Privacy is a privilege belonging only to the powerful. As the protections around most of us are torn down by unrelenting legislative encroachment, two recent court cases highlight that those in power still expect to operate behind a wall of secrecy.

On 23 October at Sydney’s busiest court, the Downing Centre, Freya Newman made her second appearance before a magistrate for the crime of “accessing restricted data”. Newman is a whistleblower. She used her part time job at the Whitehouse Institute to reveal details of a shady scholarship awarded to the prime minister’s daughter, Frances Abbott. Abbott was the first, and last, student awarded the Institute’s previously unknown (although no doubt merit-based) Scholarship for the Daughter of the Liberal leader, worth approximately $60,000.

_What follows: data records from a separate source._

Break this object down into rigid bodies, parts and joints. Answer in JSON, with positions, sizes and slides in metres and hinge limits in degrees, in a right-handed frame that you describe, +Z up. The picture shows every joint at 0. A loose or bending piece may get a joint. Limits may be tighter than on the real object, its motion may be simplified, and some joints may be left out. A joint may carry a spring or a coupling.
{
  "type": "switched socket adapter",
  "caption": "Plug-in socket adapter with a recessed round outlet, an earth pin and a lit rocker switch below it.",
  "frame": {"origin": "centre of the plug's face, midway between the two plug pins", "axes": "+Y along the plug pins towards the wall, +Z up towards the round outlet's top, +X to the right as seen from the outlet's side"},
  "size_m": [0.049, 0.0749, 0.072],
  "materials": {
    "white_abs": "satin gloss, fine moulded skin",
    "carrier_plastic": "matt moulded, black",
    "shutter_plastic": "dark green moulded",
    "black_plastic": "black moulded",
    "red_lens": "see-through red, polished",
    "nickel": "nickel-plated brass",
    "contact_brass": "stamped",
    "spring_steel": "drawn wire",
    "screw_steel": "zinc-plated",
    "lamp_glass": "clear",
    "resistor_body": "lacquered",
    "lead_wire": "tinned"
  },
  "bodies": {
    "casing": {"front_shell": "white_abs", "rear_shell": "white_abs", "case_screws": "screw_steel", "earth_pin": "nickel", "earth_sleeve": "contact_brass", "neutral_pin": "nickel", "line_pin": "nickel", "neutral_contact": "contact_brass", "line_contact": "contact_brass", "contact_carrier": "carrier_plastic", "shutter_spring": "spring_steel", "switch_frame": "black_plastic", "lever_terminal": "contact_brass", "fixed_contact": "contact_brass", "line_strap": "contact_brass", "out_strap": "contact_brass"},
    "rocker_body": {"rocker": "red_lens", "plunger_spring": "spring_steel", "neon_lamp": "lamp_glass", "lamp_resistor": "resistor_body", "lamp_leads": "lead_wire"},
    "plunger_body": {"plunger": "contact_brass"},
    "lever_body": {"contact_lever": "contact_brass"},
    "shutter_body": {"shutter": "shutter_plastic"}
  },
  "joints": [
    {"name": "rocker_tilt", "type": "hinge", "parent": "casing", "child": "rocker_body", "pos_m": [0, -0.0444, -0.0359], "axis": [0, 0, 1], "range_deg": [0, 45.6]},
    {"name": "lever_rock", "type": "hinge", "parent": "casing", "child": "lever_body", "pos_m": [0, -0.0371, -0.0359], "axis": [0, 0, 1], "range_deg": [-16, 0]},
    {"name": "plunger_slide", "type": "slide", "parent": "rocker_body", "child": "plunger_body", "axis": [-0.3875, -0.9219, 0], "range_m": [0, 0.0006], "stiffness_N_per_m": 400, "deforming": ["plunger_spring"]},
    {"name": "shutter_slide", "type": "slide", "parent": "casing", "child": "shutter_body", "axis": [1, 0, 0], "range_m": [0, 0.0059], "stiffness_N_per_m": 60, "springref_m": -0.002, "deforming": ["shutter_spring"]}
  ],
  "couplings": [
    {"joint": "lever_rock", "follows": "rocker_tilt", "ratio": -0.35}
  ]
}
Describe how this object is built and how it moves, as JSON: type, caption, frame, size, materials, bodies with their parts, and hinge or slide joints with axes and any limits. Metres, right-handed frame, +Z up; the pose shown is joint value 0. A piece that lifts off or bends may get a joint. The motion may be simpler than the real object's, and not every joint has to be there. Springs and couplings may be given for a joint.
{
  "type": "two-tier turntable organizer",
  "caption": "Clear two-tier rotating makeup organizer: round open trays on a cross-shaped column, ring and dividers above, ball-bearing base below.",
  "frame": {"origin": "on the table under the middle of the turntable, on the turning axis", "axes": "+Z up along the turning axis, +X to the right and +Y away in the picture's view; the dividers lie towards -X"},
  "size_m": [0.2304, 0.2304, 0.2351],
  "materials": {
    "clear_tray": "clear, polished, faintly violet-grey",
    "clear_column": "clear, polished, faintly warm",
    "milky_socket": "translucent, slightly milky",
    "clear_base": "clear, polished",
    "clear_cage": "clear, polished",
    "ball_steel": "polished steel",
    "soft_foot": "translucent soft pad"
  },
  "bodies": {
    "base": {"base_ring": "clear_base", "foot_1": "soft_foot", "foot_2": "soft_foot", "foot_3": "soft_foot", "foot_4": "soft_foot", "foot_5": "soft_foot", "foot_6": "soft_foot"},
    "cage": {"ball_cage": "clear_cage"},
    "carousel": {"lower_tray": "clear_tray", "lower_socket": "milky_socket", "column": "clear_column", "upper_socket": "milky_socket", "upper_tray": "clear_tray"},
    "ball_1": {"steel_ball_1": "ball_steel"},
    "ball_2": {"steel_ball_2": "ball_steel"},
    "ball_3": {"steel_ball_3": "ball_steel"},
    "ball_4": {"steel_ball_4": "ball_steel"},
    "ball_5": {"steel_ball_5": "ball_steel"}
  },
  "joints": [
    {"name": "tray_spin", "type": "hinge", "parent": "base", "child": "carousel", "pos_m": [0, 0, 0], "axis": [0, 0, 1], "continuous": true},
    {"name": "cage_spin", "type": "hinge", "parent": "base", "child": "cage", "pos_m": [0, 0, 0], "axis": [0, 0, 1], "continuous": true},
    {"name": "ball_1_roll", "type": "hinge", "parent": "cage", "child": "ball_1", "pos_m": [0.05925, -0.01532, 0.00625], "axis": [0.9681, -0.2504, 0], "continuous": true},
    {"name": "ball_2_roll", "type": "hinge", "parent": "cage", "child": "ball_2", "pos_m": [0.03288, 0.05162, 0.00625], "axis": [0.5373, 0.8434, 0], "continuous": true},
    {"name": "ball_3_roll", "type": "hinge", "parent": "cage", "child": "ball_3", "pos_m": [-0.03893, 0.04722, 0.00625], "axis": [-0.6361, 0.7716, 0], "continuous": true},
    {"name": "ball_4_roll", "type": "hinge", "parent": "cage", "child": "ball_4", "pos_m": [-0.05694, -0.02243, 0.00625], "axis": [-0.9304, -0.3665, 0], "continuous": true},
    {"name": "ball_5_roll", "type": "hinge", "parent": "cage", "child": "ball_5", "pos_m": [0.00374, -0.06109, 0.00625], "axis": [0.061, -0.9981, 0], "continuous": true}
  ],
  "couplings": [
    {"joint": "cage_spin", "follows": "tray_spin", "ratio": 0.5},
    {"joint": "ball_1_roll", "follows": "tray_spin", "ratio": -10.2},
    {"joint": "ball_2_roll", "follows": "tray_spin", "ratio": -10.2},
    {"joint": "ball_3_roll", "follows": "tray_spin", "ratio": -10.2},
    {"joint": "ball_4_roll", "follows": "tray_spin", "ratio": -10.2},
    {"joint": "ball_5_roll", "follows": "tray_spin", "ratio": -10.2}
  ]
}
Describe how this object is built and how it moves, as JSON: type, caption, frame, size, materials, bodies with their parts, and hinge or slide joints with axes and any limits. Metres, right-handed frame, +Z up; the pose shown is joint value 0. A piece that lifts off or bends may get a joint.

In a courtroom packed with supporters, Newman’s lawyer explained that his client had been “motivated by a sense of justice”. Such actions, like those of so many others like her, nevertheless put Newman on the wrong side of the criminal law. She will be sentenced in November.

Down the road, at the Federal Court, independent media outlet New Matilda was defending itself from the lawyers of disgraced Sydney University poetry professor Barry Spurr. Spurr, an appointee to Tony Abbott’s school curriculum review, is suing New Matilda for publishing emails containing a series of his racist tirades and sexist slurs. Spurr says that New Matilda has “trashed” his rights as a “private citizen”.

Spurr’s hypocrisy knows no limits. His lawyer even suggested that he was worried that his now public emails contained “sensitive” information about his students and other staff. This is a creative defence from a man who thinks that 95 percent of his students have no right to be at university and sometimes gets a laugh from forwarding emails with identifying student details to friends of his.

Spurr’s lawyer also argued that Spurr was an innocent – “collateral damage” – caught in the middle of a political attack on the federal government. Spurr is as guilty as sin. In reviewing the national English curriculum he railed against its lack of focus on “Western civilisation” and our “Judaeo-Christian heritage”. Spurr’s work backed up the Liberal Party’s conservative agenda to “simplify” the curriculum by wiping references to Aboriginal culture. 

An important element of New Matilda’s defence to Spurr’s case are the exemptions in the privacy laws that allow the media to publish private material if it’s in the “public interest”. But the rights of the media to publish leaked information are diminishing.

Tony Abbott’s new anti-terror laws criminalise the disclosure of certain operations carried out by security agencies and the federal police. There are no exemptions for the media. Breaching the laws can mean up to 10 years’ jail for journalists and whistleblowers.

Already whistleblowers like Newman find few protections in law. The federal police are currently investigating 10 aid workers who spoke out about the treatment of refugees locked up in offshore detention centres. The Save Our Children workers are accused of “misuse of official information”.

Everywhere, it is our right to know that is being “trashed”, not the rights of the elite. “Governments and people in power have had a long history of suppression. It’s not new, but I think it is getting worse”, said Chris Graham, editor of New Matilda. “It’s fundamentally about them protecting their own interests, and their own privilege, at society’s expense”, he told Red Flag.

But there are always those who speak out. “Independent media is the future of real journalism, and I think that’s why you see magazines like New Matilda under attack”, says Graham. “We’re not part of the club, and we never will be.”